--- RECORD LIST ---

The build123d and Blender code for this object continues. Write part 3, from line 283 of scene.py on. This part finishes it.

---
--- RECORD LIST ---

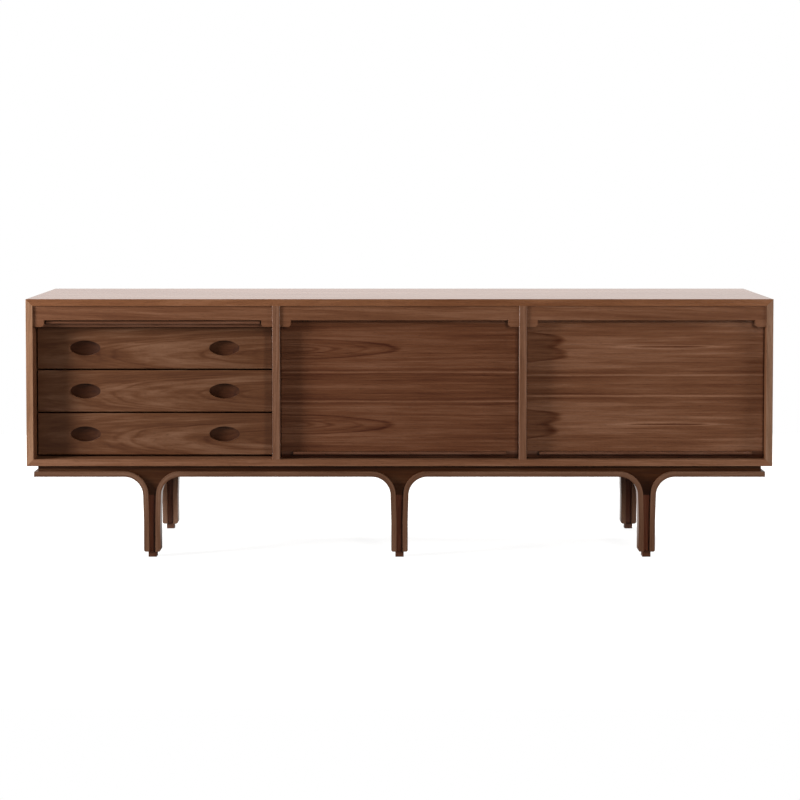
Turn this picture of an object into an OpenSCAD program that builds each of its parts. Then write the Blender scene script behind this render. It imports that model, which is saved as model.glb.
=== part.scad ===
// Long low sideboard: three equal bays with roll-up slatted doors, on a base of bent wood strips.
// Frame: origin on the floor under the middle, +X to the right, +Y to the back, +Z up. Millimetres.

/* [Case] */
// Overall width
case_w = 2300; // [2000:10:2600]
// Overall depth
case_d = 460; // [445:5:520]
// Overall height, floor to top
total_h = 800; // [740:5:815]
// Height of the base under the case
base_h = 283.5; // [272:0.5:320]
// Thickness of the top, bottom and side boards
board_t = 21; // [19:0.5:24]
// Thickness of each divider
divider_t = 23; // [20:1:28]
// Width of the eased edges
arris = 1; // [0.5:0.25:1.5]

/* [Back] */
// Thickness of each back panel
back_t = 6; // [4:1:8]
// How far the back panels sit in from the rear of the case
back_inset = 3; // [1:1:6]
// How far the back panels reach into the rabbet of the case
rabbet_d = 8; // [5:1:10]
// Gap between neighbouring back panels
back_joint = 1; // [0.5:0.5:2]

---
--- RECORD LIST ---

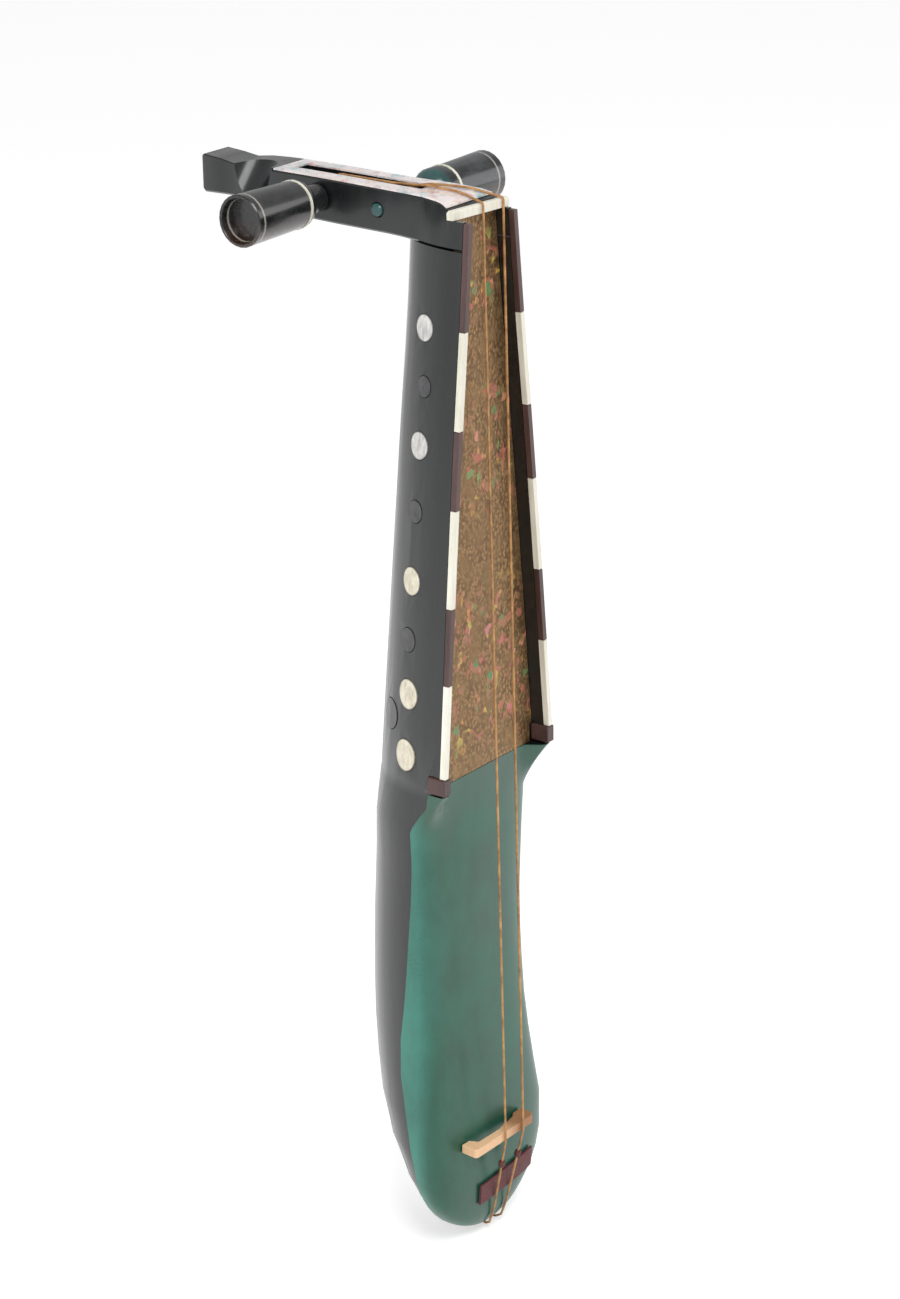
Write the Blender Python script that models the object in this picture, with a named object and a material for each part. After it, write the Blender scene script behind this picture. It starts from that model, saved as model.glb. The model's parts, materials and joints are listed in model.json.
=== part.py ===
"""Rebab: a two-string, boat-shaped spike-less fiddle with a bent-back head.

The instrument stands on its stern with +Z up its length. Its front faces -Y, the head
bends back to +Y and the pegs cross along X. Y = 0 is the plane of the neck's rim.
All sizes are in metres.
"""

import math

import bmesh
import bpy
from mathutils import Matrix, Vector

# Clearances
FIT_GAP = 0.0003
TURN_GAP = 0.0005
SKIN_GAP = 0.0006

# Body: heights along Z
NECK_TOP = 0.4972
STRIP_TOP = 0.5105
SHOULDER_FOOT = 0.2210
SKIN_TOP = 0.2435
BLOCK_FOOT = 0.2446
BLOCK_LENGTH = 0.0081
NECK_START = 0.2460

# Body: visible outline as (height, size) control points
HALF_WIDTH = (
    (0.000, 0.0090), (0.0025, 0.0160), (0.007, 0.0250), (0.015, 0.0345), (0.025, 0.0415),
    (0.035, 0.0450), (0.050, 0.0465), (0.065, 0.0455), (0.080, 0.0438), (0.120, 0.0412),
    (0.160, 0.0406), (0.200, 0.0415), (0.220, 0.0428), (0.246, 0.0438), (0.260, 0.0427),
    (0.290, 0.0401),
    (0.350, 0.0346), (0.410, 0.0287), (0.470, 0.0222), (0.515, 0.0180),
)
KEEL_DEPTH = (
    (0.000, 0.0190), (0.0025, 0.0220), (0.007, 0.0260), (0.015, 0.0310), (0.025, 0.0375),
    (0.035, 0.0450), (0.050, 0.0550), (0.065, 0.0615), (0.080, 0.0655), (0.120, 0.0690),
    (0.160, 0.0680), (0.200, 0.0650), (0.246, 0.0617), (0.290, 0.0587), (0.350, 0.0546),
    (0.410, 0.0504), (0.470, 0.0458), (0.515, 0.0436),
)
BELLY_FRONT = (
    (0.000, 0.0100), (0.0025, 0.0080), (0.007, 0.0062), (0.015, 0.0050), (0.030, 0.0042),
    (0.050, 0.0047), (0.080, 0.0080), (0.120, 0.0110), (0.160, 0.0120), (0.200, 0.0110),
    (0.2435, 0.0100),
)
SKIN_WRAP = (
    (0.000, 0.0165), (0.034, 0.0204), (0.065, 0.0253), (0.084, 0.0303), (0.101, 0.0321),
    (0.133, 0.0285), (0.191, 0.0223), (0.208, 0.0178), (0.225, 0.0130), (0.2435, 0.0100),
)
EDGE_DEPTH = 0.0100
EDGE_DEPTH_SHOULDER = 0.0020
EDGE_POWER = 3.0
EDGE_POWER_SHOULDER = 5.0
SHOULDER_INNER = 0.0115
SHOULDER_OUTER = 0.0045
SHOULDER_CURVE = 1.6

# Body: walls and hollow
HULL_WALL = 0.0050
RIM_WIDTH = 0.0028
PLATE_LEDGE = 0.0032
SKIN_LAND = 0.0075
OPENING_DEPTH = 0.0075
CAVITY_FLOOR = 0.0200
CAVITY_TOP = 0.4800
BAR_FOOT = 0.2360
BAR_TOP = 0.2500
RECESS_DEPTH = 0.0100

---

TASK REQUIREMENTS: Write out exactly the lines from the one with "Write the Blender Python" through the one with "SKIN_GAP = 0.0006", including both, and no others.

FINAL ANSWER:
Write the Blender Python script that models the object in this picture, with a named object and a material for each part. After it, write the Blender scene script behind this picture. It starts from that model, saved as model.glb. The model's parts, materials and joints are listed in model.json.
=== part.py ===
"""Rebab: a two-string, boat-shaped spike-less fiddle with a bent-back head.

The instrument stands on its stern with +Z up its length. Its front faces -Y, the head
bends back to +Y and the pegs cross along X. Y = 0 is the plane of the neck's rim.
All sizes are in metres.
"""

import math

import bmesh
import bpy
from mathutils import Matrix, Vector

# Clearances
FIT_GAP = 0.0003
TURN_GAP = 0.0005
SKIN_GAP = 0.0006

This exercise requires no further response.